Jesus did not fit their categories.  Hence they referred to him as a Samaritan and a demon.  This showed both their prejudice (against Samaritans) and their intolerance of anyone who disagreed with them.  Jesus simply responds with the plain statement that he did not have a demon.  Of course.

Jesus then establishes his role as the faithful servant of the Father to be “the Savior of the world” (John 4:42).  He links himself with Abraham.  The religious leaders mockingly ask him, how could he have known Abraham?  Jesus’ climactic answer is “Before Abraham was, I am.”  Jesus here unmistakably is identifying himself with God.  The name of God is “I Am” (Ex. 3:14).  The religious leaders are horribly offended.  Jesus quite simply is not their view of God.  They take up stones to throw at him.

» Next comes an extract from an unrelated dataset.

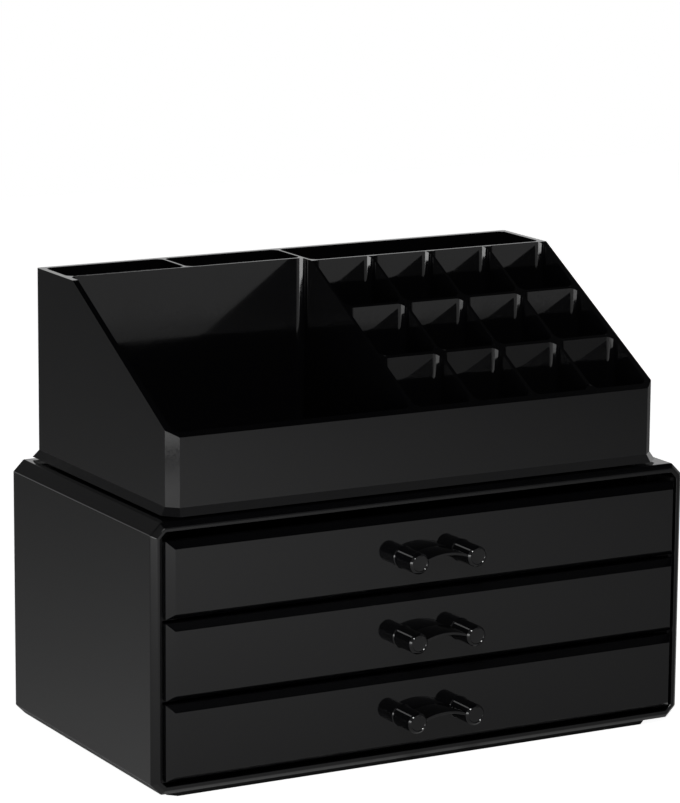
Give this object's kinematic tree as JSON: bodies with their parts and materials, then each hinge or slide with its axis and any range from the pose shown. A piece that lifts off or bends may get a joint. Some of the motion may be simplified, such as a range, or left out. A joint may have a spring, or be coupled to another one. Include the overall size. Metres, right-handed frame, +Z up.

We can see how wrong the Pharisees are.  However we have to ask, what’s our view of God?  Does our view match the reality of Jesus?  Jesus is not a super hero.  He is not a genie who grants our desires.  He is not a ruler in any ordinary sense.  He is the true God in human form.  We may not want to admit it but we can be offended by Jesus.  He is all too often not what we expect.  If we are honest we have to admit that Jesus changes our whole idea of God.  This chapter began with the familiar story of the woman taken in adultery.  Jesus takes her side and challenges the righteous and respectable religious leaders.  From a human perspective this is an offensive Jesus.  Yet his greatest offense is that he came not to condemn us but to save us (John 3:17).

We need to thank God every day for this offensive Savior.

Most merciful and loving God I thank you that you sent Jesus to be may Savior.  May he lead me to understand you as you truly are.  Free me from my own delusions about you.  I pray this in Jesus’ name, Amen.